### Task directions
Search the records for the word "part" and pick out every line that has it.
[Start Extracted material]
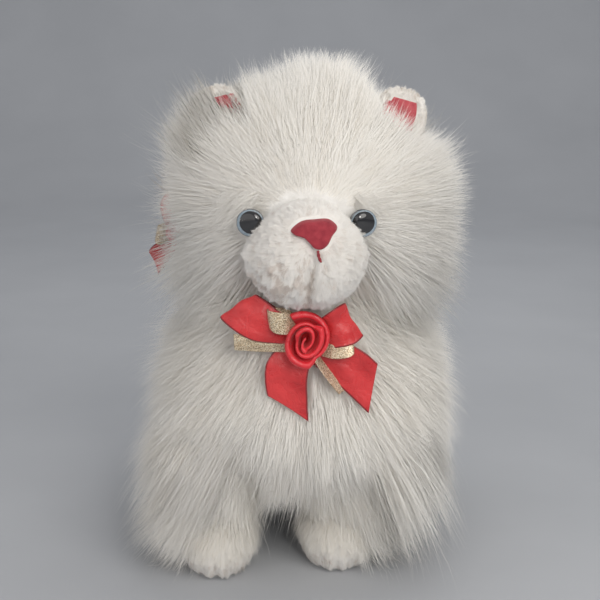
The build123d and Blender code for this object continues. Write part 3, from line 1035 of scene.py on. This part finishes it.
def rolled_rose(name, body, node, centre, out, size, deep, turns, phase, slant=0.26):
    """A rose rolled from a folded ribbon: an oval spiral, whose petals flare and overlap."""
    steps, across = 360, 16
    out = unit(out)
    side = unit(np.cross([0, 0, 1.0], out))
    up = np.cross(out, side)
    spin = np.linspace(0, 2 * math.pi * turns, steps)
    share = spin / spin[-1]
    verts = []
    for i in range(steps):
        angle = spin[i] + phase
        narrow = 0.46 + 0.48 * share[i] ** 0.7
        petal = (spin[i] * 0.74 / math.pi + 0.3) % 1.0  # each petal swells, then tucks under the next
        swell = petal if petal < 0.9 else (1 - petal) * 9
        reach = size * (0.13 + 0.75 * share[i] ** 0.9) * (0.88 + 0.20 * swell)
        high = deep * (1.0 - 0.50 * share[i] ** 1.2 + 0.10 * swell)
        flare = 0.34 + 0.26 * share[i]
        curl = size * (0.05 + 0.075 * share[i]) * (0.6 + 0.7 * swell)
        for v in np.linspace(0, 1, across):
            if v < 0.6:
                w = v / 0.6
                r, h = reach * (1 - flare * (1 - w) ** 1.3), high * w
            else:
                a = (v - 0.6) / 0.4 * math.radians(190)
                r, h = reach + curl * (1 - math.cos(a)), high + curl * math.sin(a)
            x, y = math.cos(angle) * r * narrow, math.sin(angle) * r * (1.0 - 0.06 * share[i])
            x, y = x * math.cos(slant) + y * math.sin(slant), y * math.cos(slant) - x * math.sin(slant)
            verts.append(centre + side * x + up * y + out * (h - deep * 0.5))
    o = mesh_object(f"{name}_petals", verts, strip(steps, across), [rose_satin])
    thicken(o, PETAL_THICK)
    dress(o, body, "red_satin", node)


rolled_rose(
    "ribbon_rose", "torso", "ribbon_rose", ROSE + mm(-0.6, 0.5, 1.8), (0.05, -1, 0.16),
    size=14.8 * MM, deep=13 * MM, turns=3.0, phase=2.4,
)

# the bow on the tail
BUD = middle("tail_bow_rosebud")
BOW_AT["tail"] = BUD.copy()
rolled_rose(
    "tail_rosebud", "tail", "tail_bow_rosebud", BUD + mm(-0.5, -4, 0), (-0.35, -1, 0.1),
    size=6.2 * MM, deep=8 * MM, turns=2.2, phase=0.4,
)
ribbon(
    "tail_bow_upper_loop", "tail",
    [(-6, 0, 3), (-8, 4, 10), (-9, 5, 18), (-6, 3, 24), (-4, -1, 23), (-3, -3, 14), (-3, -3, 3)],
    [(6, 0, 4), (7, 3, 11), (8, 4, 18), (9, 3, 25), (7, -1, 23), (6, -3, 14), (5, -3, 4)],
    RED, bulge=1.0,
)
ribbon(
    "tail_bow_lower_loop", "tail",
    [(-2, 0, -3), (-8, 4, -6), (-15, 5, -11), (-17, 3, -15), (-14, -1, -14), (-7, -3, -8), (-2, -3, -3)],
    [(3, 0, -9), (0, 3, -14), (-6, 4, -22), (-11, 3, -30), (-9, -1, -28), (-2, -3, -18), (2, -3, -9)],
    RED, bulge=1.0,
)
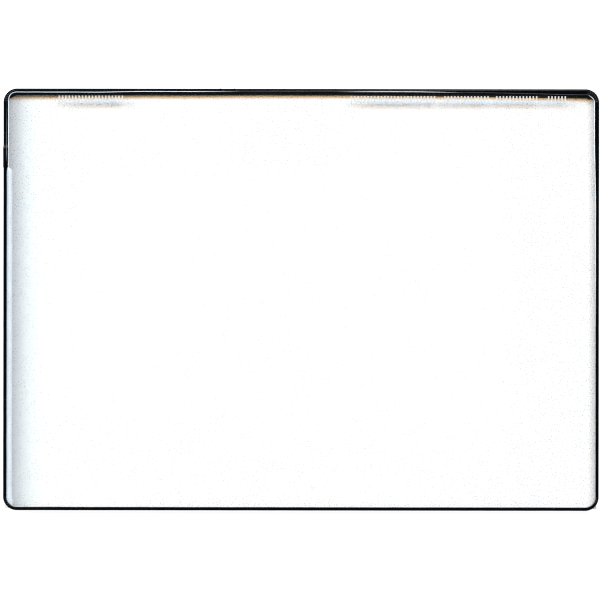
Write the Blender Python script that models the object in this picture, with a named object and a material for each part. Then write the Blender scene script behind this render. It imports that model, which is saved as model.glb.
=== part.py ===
[End Extracted material]
### Result
The build123d and Blender code for this object continues. Write part 3, from line 1035 of scene.py on. This part finishes it.
Write the Blender Python script that models the object in this picture, with a named object and a material for each part. Then write the Blender scene script behind this render. It imports that model, which is saved as model.glb.
=== part.py ===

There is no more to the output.